Maranboy is the location of a former settlement and tin mine near Barunga, about 70 kilometres east of Katherine in the Northern Territory of Australia.

==Establishment==

Aboriginal people such as the Jawoyn have lived in the area surrounding Maranboy for thousands of years. At the time of European settlement in 1869 at Palmerston, now Darwin, many of the country's other mineral resources had already been exploited. Therefore, new mining opportunities accelerated development in the north.

Alluvial tin was found in the area by Tim O'Shea in 1910, a stockman from Pine Creek, but he never registered a claim. In September 1913, Maranboy was declared as a goldfield for a period of two years.

Tin was discovered at Maranboy in 1913 by prospectors Scharber and Richardson. Tin mines and a battery were operational in the same year.

In 1917, a small hospital, known as Penola Hostel, was established at Maranboy by John Flynn and the Australian Inland Mission.

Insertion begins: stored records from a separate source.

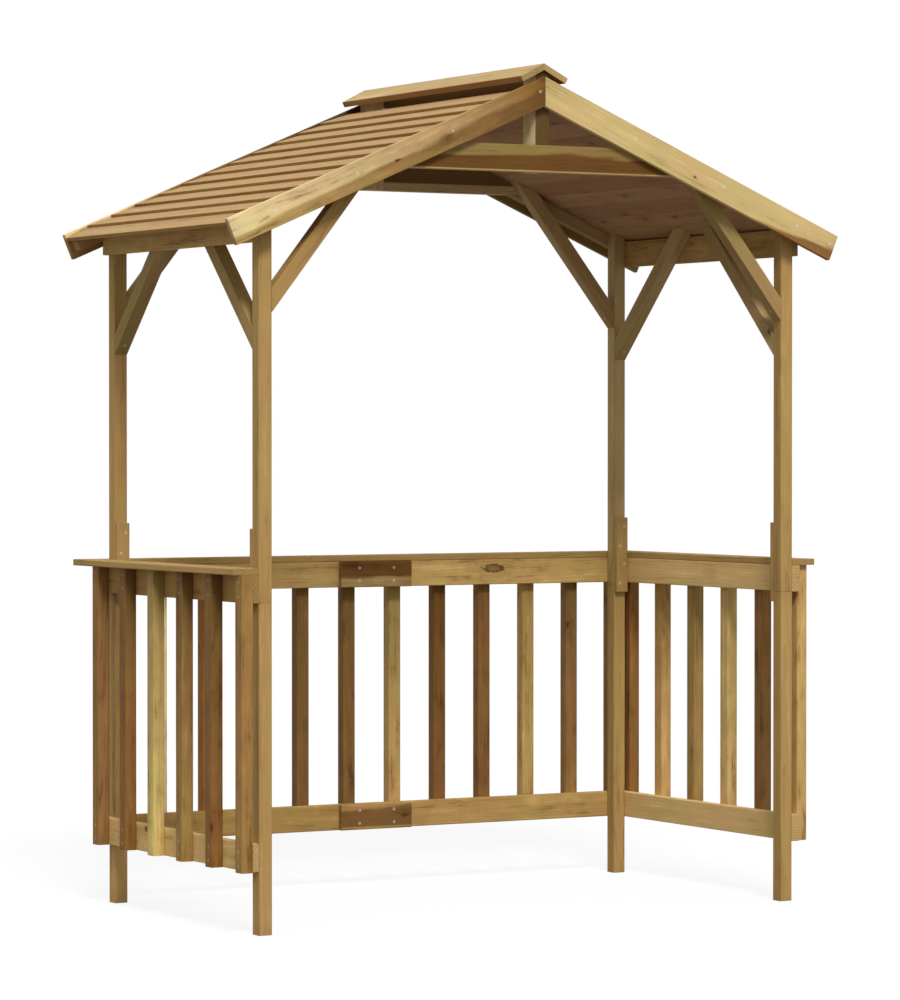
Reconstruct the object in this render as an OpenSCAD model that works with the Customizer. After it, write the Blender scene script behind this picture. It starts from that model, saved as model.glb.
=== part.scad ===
// Barbecue shelter: an open timber frame under a pitched, boarded roof, with a
// slatted fence and a narrow serving shelf round its left, right and back.
// Units are millimetres, +Z is up and the open side faces -Y. The origin is on
// the ground, under the centre of the whole shelter.

/* [Frame] */
// Width over the outer faces of the posts
frame_width = 1900; // [1600:10:2300]
// Depth over the front and back faces of the posts
frame_depth = 1040; // [980:10:1300]
// Side of the square legs, posts and braces
post_size = 44; // [38:1:60]
// Length of the plates that join the posts to the legs
splice_length = 251; // [240:1:300]
// Thickness of those plates
splice_thickness = 18; // [12:1:24]
// Size of the bevel along the edges of the sawn timbers
arris = 2; // [0.5:0.5:4]

/* [Fence] */
// Height of the lower rails above the ground
fence_bottom = 189; // [120:1:260]
// Height of the shelf's top above the ground
shelf_height = 1086; // [1060:1:1160]
// Width of the shelf boards
shelf_width = 85; // [75:1:110]
// Thickness of the shelf boards
shelf_thickness = 20; // [16:1:28]
// Height of the rails
rail_height = 84; // [60:1:95]
// Thickness of the rails
rail_thickness = 29; // [20:1:36]
// Width of a pale
pale_width = 44; // [35:1:60]
// Thickness of a pale
pale_thickness = 38; // [20:1:44]
// Pales in each side row
side_pale_count = 6; // [4:1:9]
// Pales in the back row
back_pale_count = 12; // [7:1:16]
// How far the left row stands forward of the posts
left_row_forward = 20; // [0:1:30]
// How far the right row stands back from the posts
right_row_back = 16; // [0:1:26]
// Space from each end of the back rails to its first pale
back_row_inset = 3.5; // [0:0.5:12]
// Sideways place of the joint in the back rails
rail_joint_place = 6; // [-60:1:60]
// Length of the plates behind that joint
joint_plate_length = 262; // [180:1:320]
// Thickness of the plates behind that joint
joint_plate_thickness = 20; // [14:1:26]

/* [Roof frame] */
// Slope of the roof in degrees
roof_pitch = 23; // [18:0.5:26]
// Height of the barge boards' peak above the ground
ridge_height = 2569; // [2450:1:2700]
// How far the roof reaches past the posts at the eaves
eaves_reach = 133; // [110:1:180]
// Depth of the barge boards, square to the slope
barge_depth = 83; // [76:1:100]
// Thickness of the barge boards
barge_thickness = 20; // [16:1:26]
// Width of the gable rafters and of the collars
rafter_width = 40; // [36:1:50]
// Depth of the gable rafters, square to the slope
rafter_depth = 38; // [30:1:50]
// How far the gable rafters stop short of the barge boards' ends
rafter_stop = 14; // [0:1:60]
// Height of the eaves beams
beam_height = 87; // [70:1:100]
// Thickness of the eaves beams
beam_thickness = 20; // [16:1:28]
// Depth of the collars' underside below the barge boards' peak
collar_drop = 289; // [240:1:310]
// Height of the collars
collar_height = 82; // [60:1:95]
// Width of the king posts
king_width = 47; // [40:1:60]
// Depth of the king posts from front to back
king_depth = 75; // [60:1:80]
// Slope of the side braces in degrees
side_brace_slope = 45; // [40:0.5:48]
// Depth of the side braces' feet below the eaves beams
side_brace_drop = 314; // [220:1:330]
// Slope of the gable braces in degrees
gable_brace_slope = 51.5; // [45:0.5:56]
// Depth of the gable braces' feet below the eaves beams
gable_brace_drop = 206; // [120:1:280]

/* [Roof boards and ridge] */
// Width of each roof board that shows
board_cover = 90.3; // [80:0.1:110]
// Overlap of each board on the next
board_lap = 30; // [15:1:32]
// Thickness of a board's lower edge
board_thick = 22; // [18:0.5:26]
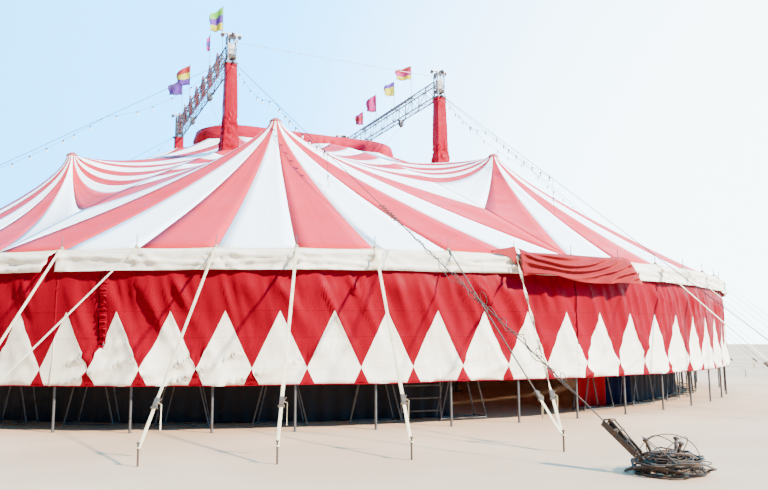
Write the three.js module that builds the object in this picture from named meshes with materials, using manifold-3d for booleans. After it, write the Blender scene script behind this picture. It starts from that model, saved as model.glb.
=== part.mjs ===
// A four-mast circus big top: a round tent on 64 side poles, with eight leaning queen poles,
// two trusses across four lattice masts, and an oblong lantern hung between the trusses.
// Millimetres, +Z up. The origin is the tent's centre on the ground. The two trusses run along Y.
import * as THREE from "three";
import { mergeVertices } from "three/addons/utils/BufferGeometryUtils.js";
import Module from "manifold-3d";

const wasm = await Module();
wasm.setup();

// The room that two touching pieces keep
const FIT = 0.4;

// Side poles and eave
const TENT_RADIUS = 14400;
const BAYS = 64;
const BAY = 360 / BAYS;
const EAVE_TURN = 3.7; // the ring of side poles stands this many degrees round from the truss axes
const POLE_RADIUS = 28;
const POLE_TOP = 3145;
const PIN_HALF = 8;
const PIN_TOP = 3440;

// Roof membrane, drawn thicker than the cloth
const CLOTH = 20;
const EAVE_TOP = POLE_TOP + FIT + CLOTH;
const ROOF_EDGE = TENT_RADIUS - PIN_HALF - 2;
const ROOF_SWEEP = 1.28; // how much steeper the roof climbs at the eave than at the lantern's sides
const SWEEP_TURN = 0.2; // how much less that is toward the lantern's two ends
const RING_HEIGHT = 8700;
const STRIP_STEPS = [0, 0.06, 0.22, 0.55, 1];
const INNER_SAG = 400; // sag of the strips that run in to the lantern
const INNER_REACH = 6500;
const OUTER_REACH = 10500;

// Queen poles. Three stand a little apart from the rest: their places and the sag of the strips round them
const QUEEN = { radius: 8790, height: 7090, sag: 350 };
const ODD_QUEENS = new Map([
  [4, { radius: 8700, height: 6960, sag: 650 }],
  [5, { radius: 8850, height: 7210, sag: 330 }],
  [6, { radius: 8850, height: 6990, sag: 280 }],
]);
const QUEEN_FOOT = 7300;
const QUEEN_RING = 150;
const QUEEN_SHAFT = 48;

// Masts, sleeves and trusses
const MAST_X = 3720;
const MAST_Y = 4480;
const MAST_WIDTH = 300;
const MAST_HEIGHT = 10950;
const LEG = 44;
const SOLE = 40;
const MAST_PANELS = 5;
const SLEEVE_TOP = 10030;
const SLEEVE_FLARE = 7950;
const SLEEVE_BOTTOM = 7150;
const SLEEVE_BASE_WIDTH = 500;
const SLEEVE_MIDDLE_WIDTH = 380;
const SLEEVE_TOP_WIDTH = 350;
const TRUSS_BOTTOM = 10080;
const TRUSS_TOP = 10680;
const TRUSS_PANELS = 6;
const BRACE = 22;
const HOIST_Y = 1500;

// Lantern, an oblong drum with round ends
const LANTERN_LENGTH = 7600;
const LANTERN_WIDTH = 3000;
const LANTERN_CORNER = 28; // polar angle, from the long axis, where the mast seams meet the lantern
const HOOD_TOP = 9200;

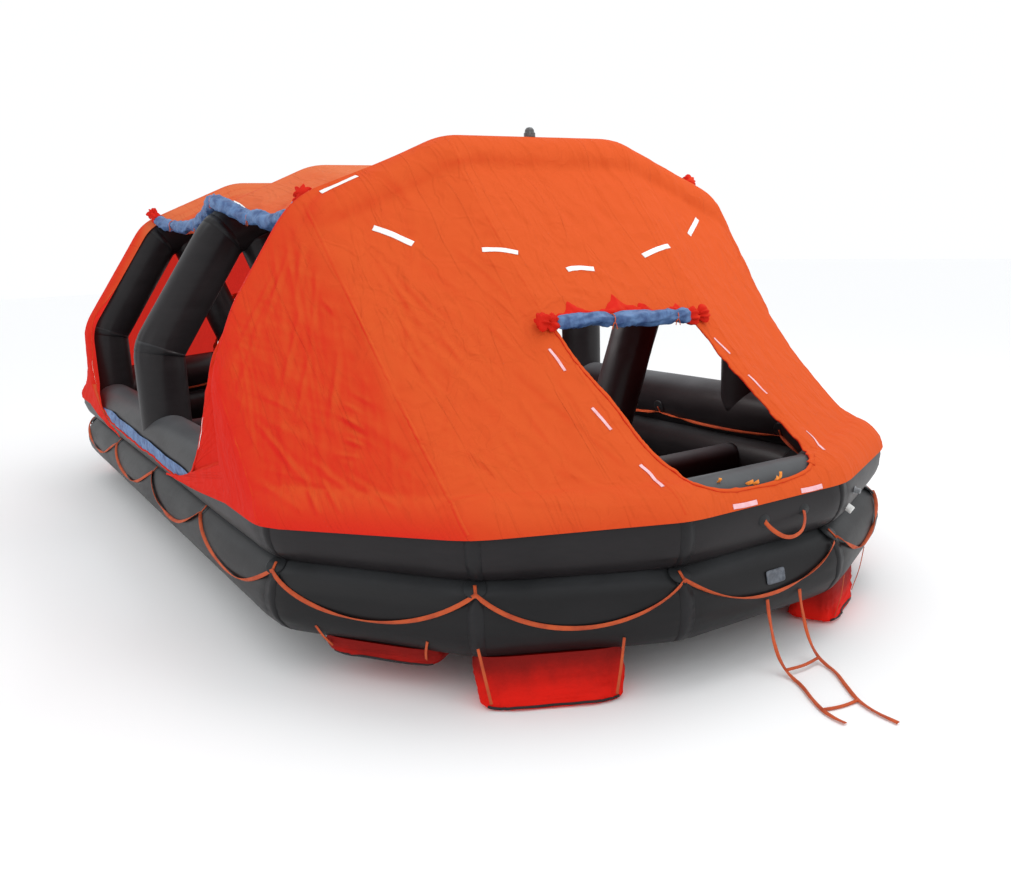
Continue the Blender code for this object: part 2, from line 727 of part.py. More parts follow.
def valves():
    """Valves that stand out of the upper tube beside the end side, each on a flat of the tube."""
    first, second = HULL[0], HULL[1]
    way = (second - first).normalized()
    heading = math.atan2(-way.x, way.y)
    for name, share, flat, size, colour in VALVES:
        spot = first.lerp(second, share)
        tilt = math.radians(360 / SIDES) * flat
        seat = TUBE_R * FACET + GAP
        for end, turn in (("near", 0.0), ("far", math.pi)):
            thing = screw_solid(name + "_" + end, VALVE_PROFILE, VALVE_SIDES, colour)
            thing.data.transform(Matrix.Scale(size, 4))
            thing.data.transform(Matrix.Rotation(math.radians(90) + tilt, 4, 'Y'))
            thing.data.transform(Matrix.Translation((seat * math.cos(tilt) - TUBE_R, 0, -seat * math.sin(tilt))))
            thing.data.transform(Matrix.Rotation(heading, 4, 'Z'))
            thing.data.transform(Matrix.Translation((spot.x, spot.y, UPPER_Z)))
            thing.data.transform(Matrix.Rotation(turn, 4, 'Z'))


valves()

LIGHT_PROFILE = ((0.0, 0.075), (0.022, 0.070), (0.035, 0.055), (0.038, 0.035), (0.045, 0.030), (0.045, 0.0), (0.0, 0.0))


def canopy_light():
    """The small lamp on the top of the near arch."""
    thing = screw_solid("canopy_light", LIGHT_PROFILE, 12, "white")
    top = HALF_ARCH[2].y + SKIN + FABRIC + 2 * GAP
    thing.data.transform(Matrix.Translation((ARCH_SPACING, 0.0, top)))
    return thing


canopy_light()


# Gas cylinders that the raft rests on

CYLINDER_PROFILE = ((0.0, 0.80), (0.035, 0.80), (0.035, 0.745), (0.060, 0.735), (0.105, 0.700), (0.130, 0.650),
                    (CYLINDER_R, 0.600), (CYLINDER_R, -0.620), (0.128, -0.690), (0.095, -0.755), (0.045, -0.795),
                    (0.0, -0.80))


def gas_cylinder(name, x, way):
    """A steel gas cylinder under the floor, lying across the raft."""
    thing = screw_solid(name, CYLINDER_PROFILE, 16, "steel")
    thing.data.transform(Matrix.Rotation(math.radians(-90 * way), 4, 'X'))
    thing.data.transform(Matrix.Translation((x, 0, CYLINDER_R + BAND + GAP)))
    return thing


def cylinder_band(name, x, y):
    """A strap that goes round the gas cylinder and is sewn to the floor's underside."""
    inner = CYLINDER_R + SKIN
    outer = CYLINDER_R + BAND + GAP
    profile = ((inner, BAND_WIDTH / 2), (outer, BAND_WIDTH / 2), (outer, -BAND_WIDTH / 2), (inner, -BAND_WIDTH / 2),
               (inner, BAND_WIDTH / 2))
    thing = screw_solid(name, profile, 16, "webbing")
    thing.data.transform(Matrix.Rotation(math.radians(90), 4, 'X'))
    thing.data.transform(Matrix.Translation((x, y, CYLINDER_R + BAND + GAP)))
    return thing


for end_name, way in (("near", 1), ("far", -1)):
    gas_cylinder("gas_cylinder_" + end_name, way * CYLINDER_X, way)
    for side_name, y in (("left", -BAND_Y), ("right", BAND_Y)):
        cylinder_band("cylinder_band_" + end_name + "_" + side_name, way * CYLINDER_X, y)


# Water pockets

POCKET_FLOOR = 0.012


def pocket(name, x, y, heading):
    """A water pocket: a fabric bag that hangs from the underside, narrower at its weighted bottom."""
    bpy.ops.mesh.primitive_cube_add(size=1, location=(0, 0, 0))
    box = bpy.context.object
    for corner in box.data.vertices:
        top = corner.co.z > 0
        length, width = POCKET_TOP if top else POCKET_BOTTOM
        corner.co.x = math.copysign(width / 2, corner.co.x)
        corner.co.y = math.copysign(length / 2, corner.co.y)
        corner.co.z = FLOOR_UNDER - GAP if top else POCKET_FLOOR
    box.data.transform(Matrix.Rotation(heading, 4, 'Z'))
    box.data.transform(Matrix.Translation((x, y, 0)))
    bpy.context.view_layer.update()
    return baked(box, name, "red")


# name of the near pocket, name of its twin at the far end, and the tube side that it hangs under
POCKETS = (("near_right", "far_left", 0), ("side_near_right", "side_far_left", 1),
           ("near_left", "far_right", 10), ("side_near_left", "side_far_right", 9))


def pockets():
    """A pocket under the middle of each slanting side of the lower tube, at both ends."""
    line = inset(HULL, TUBE_R, True)
    for name, twin, side in POCKETS:
        first, second = line[side], line[(side + 1) % len(line)]
        middle = (first + second) / 2
        way = second - first
        heading = math.atan2(-way.x, way.y)
        pocket("pocket_" + name, middle.x, middle.y, heading)
        pocket("pocket_" + twin, -middle.x, -middle.y, heading + math.pi)


pockets()


# Boarding ladder of the near end

STRAP_R = 0.013
STRAP_TURN = math.radians(360 / SIDES)     # the straps leave the lower tube one corner line below its middle
STRAP_LEAN = 0.0027             # the strap's slanting top end stands off this much less
STRAP_SEAT = TUBE_R + STRAP_R * math.cos(math.pi / 8) + GAP - STRAP_LEAN
STRAP_OUT = OUTER_CORNERS[2][0] - TUBE_R + STRAP_SEAT * math.cos(STRAP_TURN)
STRAP_TOP = LOWER_Z - STRAP_SEAT * math.sin(STRAP_TURN)
ON_FLOOR = STRAP_R + GAP
# x, y, z of each strap: down from the lower tube's side, and then out over the floor
STRAP_ROUTES = {
    "left": ((STRAP_OUT, -0.033, STRAP_TOP), (5.150, -0.034, 0.360), (5.175, -0.037, 0.270), (5.205, -0.040, 0.180),
             (5.250, -0.044, 0.098), (5.310, -0.048, 0.040), (5.390, -0.062, ON_FLOOR), (5.490, -0.102, ON_FLOOR),
             (5.610, -0.168, ON_FLOOR), (5.733, -0.226, ON_FLOOR), (5.820, -0.245, ON_FLOOR),
             (5.905, -0.244, ON_FLOOR)),
    "right": ((STRAP_OUT, 0.258, STRAP_TOP), (5.150, 0.258, 0.360), (5.175, 0.257, 0.270), (5.205, 0.256, 0.180),
              (5.250, 0.255, 0.098), (5.310, 0.252, 0.040), (5.390, 0.242, ON_FLOOR), (5.490, 0.203, ON_FLOOR),
              (5.625, 0.116, ON_FLOOR), (5.776, 0.029, ON_FLOOR), (5.920, -0.008, ON_FLOOR),
              (6.070, -0.014, ON_FLOOR)),
}
RUNG_R = 0.010
RUNG_STOPS = ((5, 0.0142), (9, 0.0165))     # point of the routes, and how far short of the straps it ends


def smooth_route(points, per_span):
    """Points read from a smooth curve through the route's own points, never lower than lying on the floor."""
    ends = [2 * points[0] - points[1]] + points + [2 * points[-1] - points[-2]]
    result = []
    for a, b, c, d in zip(ends, ends[1:], ends[2:], ends[3:]):
        for step in range(per_span):
            t = step / per_span
            result.append(0.5 * (2 * b + (c - a) * t + (2 * a - 5 * b + 4 * c - d) * t ** 2
                                 + (3 * b - a - 3 * c + d) * t ** 3))
    result.append(points[-1])
    for point in result:
        point.z = max(point.z, ON_FLOOR)
    return result


def ladder():
    routes = {side: [Vector(p) for p in route] for side, route in STRAP_ROUTES.items()}
    for side, route in routes.items():
        tube("ladder_strap_" + side, smooth_route(route, 2), STRAP_R, 8, False, "webbing")
    for number, (stop, short) in enumerate(RUNG_STOPS, 1):
        left, right = routes["left"][stop], routes["right"][stop]
        across = (right - left).normalized() * short
        tube("ladder_rung_" + str(number), [left + across, right - across], RUNG_R, 8, False, "webbing", 'MINIMUM')


ladder()
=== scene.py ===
import itertools
import math

import bmesh
import bpy
import numpy as np
from mathutils import Matrix, Vector
from mathutils.bvhtree import BVHTree


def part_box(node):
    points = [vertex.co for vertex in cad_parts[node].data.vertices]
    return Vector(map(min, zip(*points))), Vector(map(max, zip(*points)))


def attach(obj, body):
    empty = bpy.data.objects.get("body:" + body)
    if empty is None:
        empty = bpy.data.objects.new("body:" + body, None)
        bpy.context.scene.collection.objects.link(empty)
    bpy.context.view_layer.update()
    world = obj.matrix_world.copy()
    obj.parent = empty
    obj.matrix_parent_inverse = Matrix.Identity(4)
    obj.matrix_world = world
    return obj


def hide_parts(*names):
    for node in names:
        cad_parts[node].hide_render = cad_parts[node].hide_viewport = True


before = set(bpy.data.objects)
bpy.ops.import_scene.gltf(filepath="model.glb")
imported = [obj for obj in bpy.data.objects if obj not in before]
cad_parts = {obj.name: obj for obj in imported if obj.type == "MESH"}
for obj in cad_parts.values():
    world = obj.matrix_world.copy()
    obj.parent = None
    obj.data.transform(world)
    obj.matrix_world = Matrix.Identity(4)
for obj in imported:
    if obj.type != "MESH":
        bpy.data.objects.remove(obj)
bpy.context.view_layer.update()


# The photographer's stand
# The camera stands off the raft's left front quarter, a little below the canopy's top, and looks slightly
# down. Its place, aim and lens are those that put the raft's corners where the photograph has them.

camera_place = Vector((8.971, -4.286, 2.695))
camera_yaw = math.radians(31.854)        # turned from the raft's own length towards its right side
camera_pitch = math.radians(-12.354)
camera_roll = math.radians(-2.181)
picture_width = 1011
picture_height = 889
focal_pixels = 943.4
sensor_width = 36.0

ahead = Vector((-math.cos(camera_yaw) * math.cos(camera_pitch),
                math.sin(camera_yaw) * math.cos(camera_pitch), math.sin(camera_pitch)))
level_right = ahead.cross(Vector((0, 0, 1))).normalized()
level_up = level_right.cross(ahead)
camera_right = math.cos(camera_roll) * level_right + math.sin(camera_roll) * level_up
camera_up = math.cos(camera_roll) * level_up - math.sin(camera_roll) * level_right
lens = bpy.data.cameras.new("camera")
lens.sensor_width = sensor_width
lens.lens = sensor_width * focal_pixels / picture_width
lens.clip_end = 200.0
camera = bpy.data.objects.new("camera", lens)
camera.matrix_world = Matrix.Translation(camera_place) @ Matrix(
    (camera_right, camera_up, -ahead)).transposed().to_4x4()
bpy.context.scene.collection.objects.link(camera)
bpy.context.scene.camera = camera
bpy.context.scene.view_settings.view_transform = 'Standard'


def picture_ray(across, down):
    """The direction from the camera through a pixel of the photograph."""
    return (ahead + camera_right * ((across - picture_width / 2) / focal_pixels)
            - camera_up * ((down - picture_height / 2) / focal_pixels)).normalized()


# Floor and studio light
# A pale plain floor runs out to where it can't be seen, under a pale sky. Three large soft lamps light the
# raft, and a dim one the floor inside it. None of this is part of the raft.

class Wire:
    """An output of a node, used in arithmetic: each operator adds a Math node."""

    def __init__(self, finish, socket):
        self.finish = finish
        self.socket = socket

    def math(self, operation, other=None, swapped=False):
        pair = (other, self) if swapped else (self, other)
        values = {i: value for i, value in enumerate(pair) if value is not None}
        return self.finish.add("Math", {"operation": operation}, values)

    def __add__(self, other):
        return self.math('ADD', other)

    def __radd__(self, other):
        return self.math('ADD', other, True)

    def __sub__(self, other):
        return self.math('SUBTRACT', other)

    def __rsub__(self, other):
        return self.math('SUBTRACT', other, True)

    def __mul__(self, other):
        return self.math('MULTIPLY', other)

    def __rmul__(self, other):
        return self.math('MULTIPLY', other, True)

    def stepped(self, low, high):
        """0 below low, 1 above high and smooth between."""
        return self.finish.add("MapRange", {"interpolation_type": 'SMOOTHSTEP'},
                               {"Value": self, "From Min": low, "From Max": high})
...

After its closure in 1931, the building remained in use as a Post Office and Police Station.

By 1918 the price of tin was booming.

The battery closed in 1949 for repairs but never reopened.

==Workers==

Prospectors of European, Chinese and Aboriginal descent worked at Maranboy. One of these workers was Harold Snell, who later built many significant buildings in Darwin and another was Eustratios Georgiou Haritos who was the first Greek migrant to be employed there.

The battery closed in 1949 for repairs but never reopened.

Many of the Aboriginal people who serviced the mine returned to Beswick Creek (later Barunga).

==Police station==
While little remains at Maranboy, the Northern Territory Police Force continues to operate an outpost at the site. The Maranboy police station has a patrol area of 23000 km2 serving a number of large cattle stations as well as the communities of Barunga, Wulgularr (Beswick) and Manyallaluk.